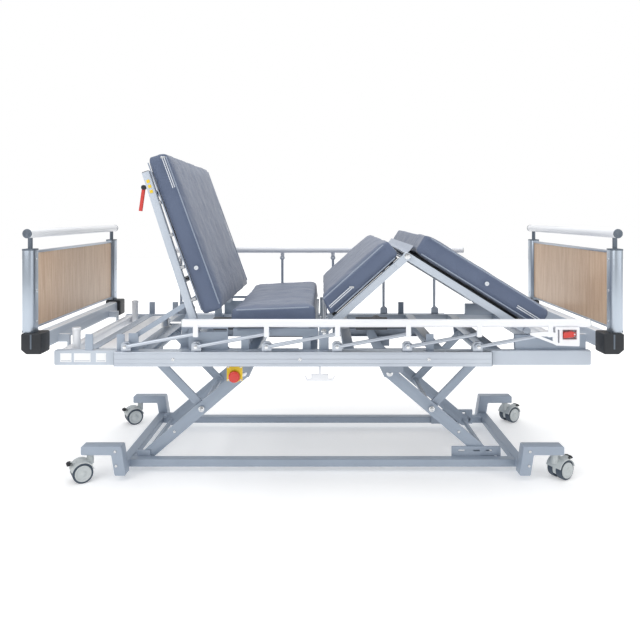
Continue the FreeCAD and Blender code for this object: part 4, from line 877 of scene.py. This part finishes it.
def frame_details():
    """Blank plates with a painted shade line, tube caps, pole collars, the ring and screws of the stop plate,
    and the control box.
    """
    for index, (x, wide) in enumerate(((-0.955, 0.042), (-0.894, 0.062), (-0.824, 0.038))):
        label = block(f"blank_plate_{index}", (x - wide / 2, -0.4508, 0.478), (x + wide / 2, -0.4498, 0.511),
                      0.0004, 2)
        dress(label, LABEL, "upper_frame")
        # a thin line of painted shade, in the shaded grey coat, across each plate
        edge = block(f"blank_plate_painted_shade_{index}", (x - wide / 2 + 0.003, -0.4511, 0.4815),
                     (x + wide / 2 - 0.003, -0.4505, 0.4835), 0.0002, 1)
        dress(edge, SHADE, "upper_frame")
    for side, word in ((-1, "near"), (1, "far")):
        for end, way in (("head", -1), ("foot", 1)):
            x = way * 0.9985
            cap = block(f"side_tube_cap_{word}_{end}", (x - 0.002, side * 0.435 - 0.0135, 0.4685),
                        (x + 0.002, side * 0.435 + 0.0135, 0.5185), 0.0012)
            dress(cap, WHITE, "upper_frame")
        collar = disc(f"pole_collar_{word}", "z", (-0.94, side * 0.385, 0.590), 0.0168, 0.010, 0.0015, 48)
        hollow(collar, 0.0104)
        dress(collar, WHITE, "upper_frame")
    ring = disc("stop_ring", "y", (-0.327, -0.4552, 0.4265), 0.0245, 0.0024, 0.0008, 56)
    press(ring, "y", -1, 0.002, -0.0006)
    dress(ring, YELLOW, "upper_frame")
    for x in (-0.35, -0.304):
        for z in (0.4125, 0.460):
            screw(f"stop_screw_{round(-x * 1000)}_{round(z * 1000)}", "y", (x, -0.4545, z), -1, 0.0035,
                  "upper_frame")
    lid = block("control_lid", (-0.292, -0.187, 0.5695), (-0.068, -0.053, 0.5735), 0.002)
    press(lid, "z", 1, 0.012, -0.0012)
    dress(lid, BEIGE, "upper_frame")
    for index, x in enumerate((-0.27, -0.235, -0.20, -0.165)):
        socket = disc(f"control_socket_{index}", "y", (x, -0.1958, 0.546), 0.0085, 0.004, 0.0008, 32)
        press(socket, "y", -1, 0.0025, -0.0018)
        dress(socket, MOTOR, "upper_frame")


def hollow(piece, radius):
    """Bores a round hole down through a ring."""
    clear()
    low = min(v.co.z for v in piece.data.vertices)
    high = max(v.co.z for v in piece.data.vertices)
    middle = sum((v.co for v in piece.data.vertices), Vector()) / len(piece.data.vertices)
    bpy.ops.mesh.primitive_cylinder_add(vertices=48, radius=radius, depth=(high - low) * 3,
                                        location=(middle.x, middle.y, (low + high) / 2))
    drill = bpy.context.object
    modify(piece, "BOOLEAN", object=drill, operation="DIFFERENCE", solver="EXACT")
    bpy.data.objects.remove(drill)
    return smooth(piece)


def section_details():
    """Yellow marks, tube end caps and pivot heads on the tubes of the lying surface."""
    foot = Vector((-0.473, 0, 0.595))
    way = Vector((math.cos(math.radians(108)), 0, math.sin(math.radians(108))))
    half = Vector((0.006, 0.0006, 0.006))
    for index, run in enumerate((0.545, 0.565, 0.585)):
        spot = foot + way * run + Vector((0, -0.4339, 0))
        mark = block(f"back_mark_{index}", spot - half, spot + half, 0.0005, 2)
        turned(mark, spot, 108)
        dress(mark, YELLOW, "backrest")
    thigh = Vector((0.005, 0, 0.590))
    knee = thigh + Vector((math.cos(math.radians(42)), 0, math.sin(math.radians(42)))) * 0.420
    for side, word in ((-1, "near"), (1, "far")):
        hex_bolt(f"back_pivot_bolt_{word}", (foot.x, side * 0.4425, foot.z), side, 0.0085, "backrest")
        hex_bolt(f"knee_bolt_{word}", (knee.x, side * 0.4405, knee.z), side, 0.0085, "thigh")
        hex_bolt(f"thigh_bolt_{word}", (thigh.x, side * 0.4425, thigh.z), side, 0.008, "upper_frame")
        cap_spot = foot + way * 0.6225 + Vector((0, side * 0.42, 0))
        cap = block(f"back_tube_cap_{word}", cap_spot - Vector((0.003, 0.0125, 0.0125)),
                    cap_spot + Vector((0.002, 0.0125, 0.0125)), 0.0012)
        turned(cap, cap_spot, 108)
        dress(cap, BLACK, "backrest")


board_trims()
bolts()
base_details()
caster_details()
rail_details()
frame_details()
section_details()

+---+

■ **Set problem**: Extract the full listing above without alteration.

■ **Written solution**:
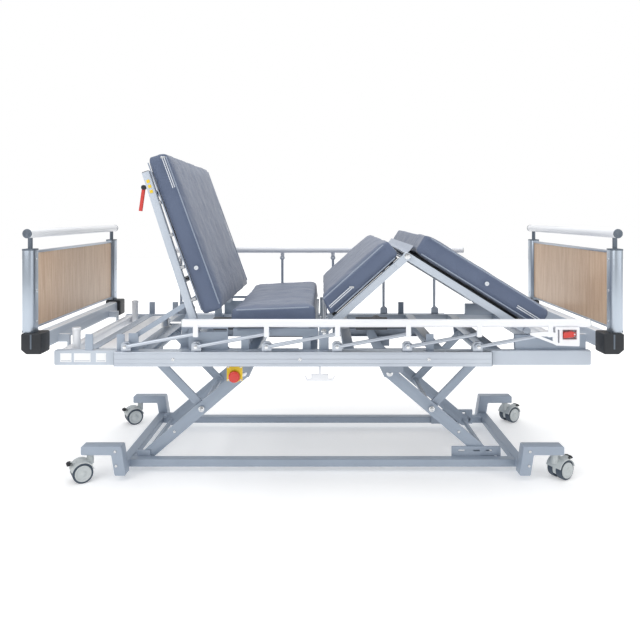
Continue the FreeCAD and Blender code for this object: part 4, from line 877 of scene.py. This part finishes it.
def frame_details():
    """Blank plates with a painted shade line, tube caps, pole collars, the ring and screws of the stop plate,
    and the control box.
    """
    for index, (x, wide) in enumerate(((-0.955, 0.042), (-0.894, 0.062), (-0.824, 0.038))):
        label = block(f"blank_plate_{index}", (x - wide / 2, -0.4508, 0.478), (x + wide / 2, -0.4498, 0.511),
                      0.0004, 2)
        dress(label, LABEL, "upper_frame")
        # a thin line of painted shade, in the shaded grey coat, across each plate
        edge = block(f"blank_plate_painted_shade_{index}", (x - wide / 2 + 0.003, -0.4511, 0.4815),
                     (x + wide / 2 - 0.003, -0.4505, 0.4835), 0.0002, 1)
        dress(edge, SHADE, "upper_frame")
    for side, word in ((-1, "near"), (1, "far")):
        for end, way in (("head", -1), ("foot", 1)):
            x = way * 0.9985
            cap = block(f"side_tube_cap_{word}_{end}", (x - 0.002, side * 0.435 - 0.0135, 0.4685),
                        (x + 0.002, side * 0.435 + 0.0135, 0.5185), 0.0012)
            dress(cap, WHITE, "upper_frame")
        collar = disc(f"pole_collar_{word}", "z", (-0.94, side * 0.385, 0.590), 0.0168, 0.010, 0.0015, 48)
        hollow(collar, 0.0104)
        dress(collar, WHITE, "upper_frame")
    ring = disc("stop_ring", "y", (-0.327, -0.4552, 0.4265), 0.0245, 0.0024, 0.0008, 56)
    press(ring, "y", -1, 0.002, -0.0006)
    dress(ring, YELLOW, "upper_frame")
    for x in (-0.35, -0.304):
        for z in (0.4125, 0.460):
            screw(f"stop_screw_{round(-x * 1000)}_{round(z * 1000)}", "y", (x, -0.4545, z), -1, 0.0035,
                  "upper_frame")
    lid = block("control_lid", (-0.292, -0.187, 0.5695), (-0.068, -0.053, 0.5735), 0.002)
    press(lid, "z", 1, 0.012, -0.0012)
    dress(lid, BEIGE, "upper_frame")
    for index, x in enumerate((-0.27, -0.235, -0.20, -0.165)):
        socket = disc(f"control_socket_{index}", "y", (x, -0.1958, 0.546), 0.0085, 0.004, 0.0008, 32)
        press(socket, "y", -1, 0.0025, -0.0018)
        dress(socket, MOTOR, "upper_frame")


def hollow(piece, radius):
    """Bores a round hole down through a ring."""
    clear()
    low = min(v.co.z for v in piece.data.vertices)
    high = max(v.co.z for v in piece.data.vertices)
    middle = sum((v.co for v in piece.data.vertices), Vector()) / len(piece.data.vertices)
    bpy.ops.mesh.primitive_cylinder_add(vertices=48, radius=radius, depth=(high - low) * 3,
                                        location=(middle.x, middle.y, (low + high) / 2))
    drill = bpy.context.object
    modify(piece, "BOOLEAN", object=drill, operation="DIFFERENCE", solver="EXACT")
    bpy.data.objects.remove(drill)
    return smooth(piece)


def section_details():
    """Yellow marks, tube end caps and pivot heads on the tubes of the lying surface."""
    foot = Vector((-0.473, 0, 0.595))
    way = Vector((math.cos(math.radians(108)), 0, math.sin(math.radians(108))))
    half = Vector((0.006, 0.0006, 0.006))
    for index, run in enumerate((0.545, 0.565, 0.585)):
        spot = foot + way * run + Vector((0, -0.4339, 0))
        mark = block(f"back_mark_{index}", spot - half, spot + half, 0.0005, 2)
        turned(mark, spot, 108)
        dress(mark, YELLOW, "backrest")
    thigh = Vector((0.005, 0, 0.590))
    knee = thigh + Vector((math.cos(math.radians(42)), 0, math.sin(math.radians(42)))) * 0.420
    for side, word in ((-1, "near"), (1, "far")):
        hex_bolt(f"back_pivot_bolt_{word}", (foot.x, side * 0.4425, foot.z), side, 0.0085, "backrest")
        hex_bolt(f"knee_bolt_{word}", (knee.x, side * 0.4405, knee.z), side, 0.0085, "thigh")
        hex_bolt(f"thigh_bolt_{word}", (thigh.x, side * 0.4425, thigh.z), side, 0.008, "upper_frame")
        cap_spot = foot + way * 0.6225 + Vector((0, side * 0.42, 0))
        cap = block(f"back_tube_cap_{word}", cap_spot - Vector((0.003, 0.0125, 0.0125)),
                    cap_spot + Vector((0.002, 0.0125, 0.0125)), 0.0012)
        turned(cap, cap_spot, 108)
        dress(cap, BLACK, "backrest")


board_trims()
bolts()
base_details()
caster_details()
rail_details()
frame_details()
section_details()